Cite as: http://hdl.handle.net/11858/00-001M-0000-0025-BC98-6
Abstract
The ability to keep track of time is perceived as crucial in most human societies. However, to lose track of time may also serve an important social role, associated with recreational purpose. To this end a number of social technologies are employed, some of which may relate to a manipulation of time perception through a modulation of body representation. Here we investigated an influence of real-time or delayed videos of own-body representations on time perception in an experimental setup with virtual mirrors.

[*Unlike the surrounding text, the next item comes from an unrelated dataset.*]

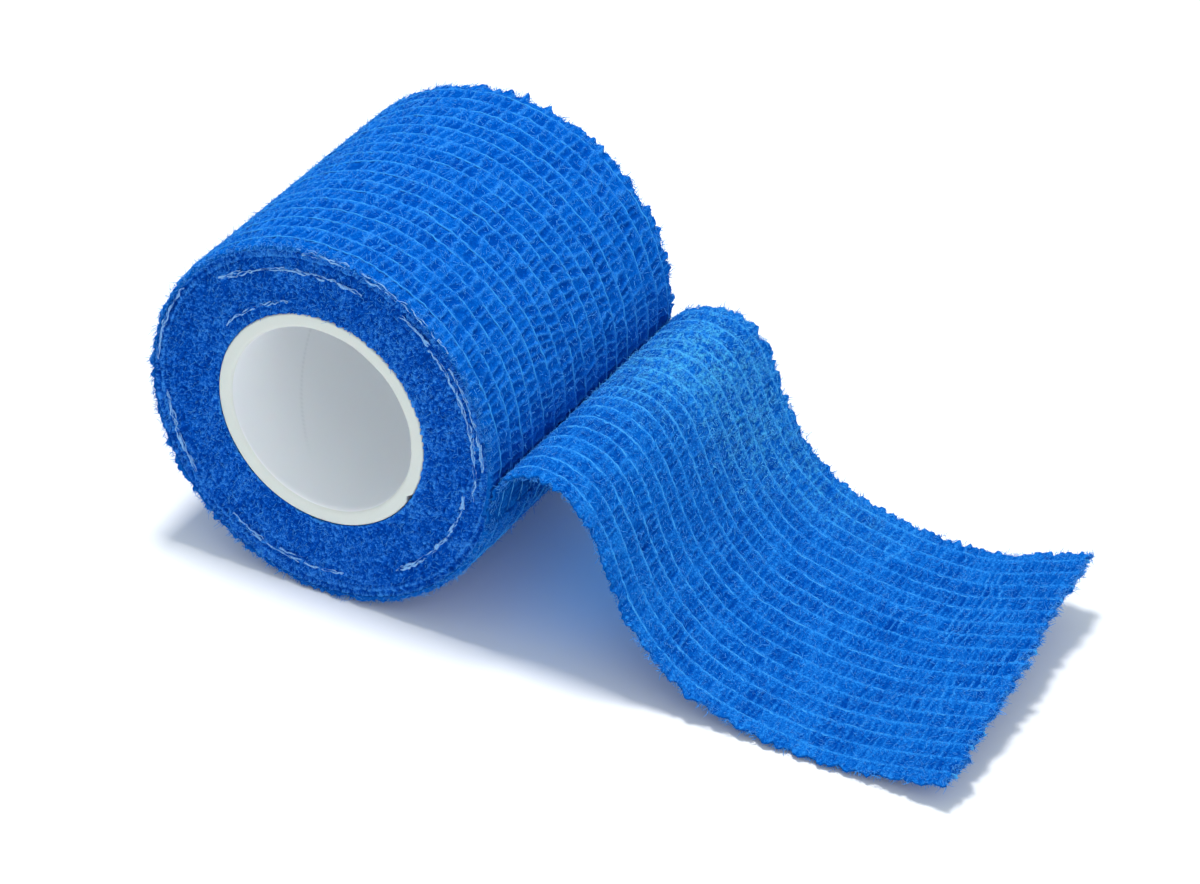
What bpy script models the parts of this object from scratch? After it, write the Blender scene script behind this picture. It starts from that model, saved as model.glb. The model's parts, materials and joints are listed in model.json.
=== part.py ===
"""Self-gripping elastic hand wrap, wound on a plastic core, with its free end pulled off the roll.

The strip is a laminate: two crinkled nonwoven webs with elastic threads running lengthwise between them.
It starts at the core, winds outwards anticlockwise as seen from -Y, leaves the roll at its +X side, goes
over a crest and lies down along +X. The free tail bends at five lines, and each stretch is a rigid piece.

Frame: metres, +Z up. The origin is the middle of the flat patch that the roll stands on, +X runs along
the tail and +Y along the roll's axis.
"""

import math

import bmesh
import bpy
from mathutils import Vector

MM = 0.001

# Driving dimensions
TAPE_WIDTH = 50.0 * MM
ROLL_RADIUS = 27.1 * MM  # where the tail leaves; the roll is a spiral, so it is less elsewhere
CORE_OUTER_RADIUS = 15.87 * MM
CORE_WALL = 2.05 * MM
CORE_LIFT = 0.5 * MM  # the windings sag a little, so the core sits above the roll's middle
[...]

Seventy participants were asked to either stay in the installation until they thought that a defined time (90 s) had passed, or they were encouraged to stay in the installation as long as they wanted and after exiting were asked to estimate the duration of their stay. Results show that a modulation of body representation by time-delayed representations of the mirror-video displays influenced time perception. Furthermore, these time-delayed conditions were associated with a greater sense of arousal and intoxication. We suggest that feeding in references to the immediate past into working memory could be the underlying mental mechanism mediating the observed modulation of time perception. We argue that such an influence on time perception would probably not only be achieved visually, but might also work with acoustic references to the immediate past (e.g., with music).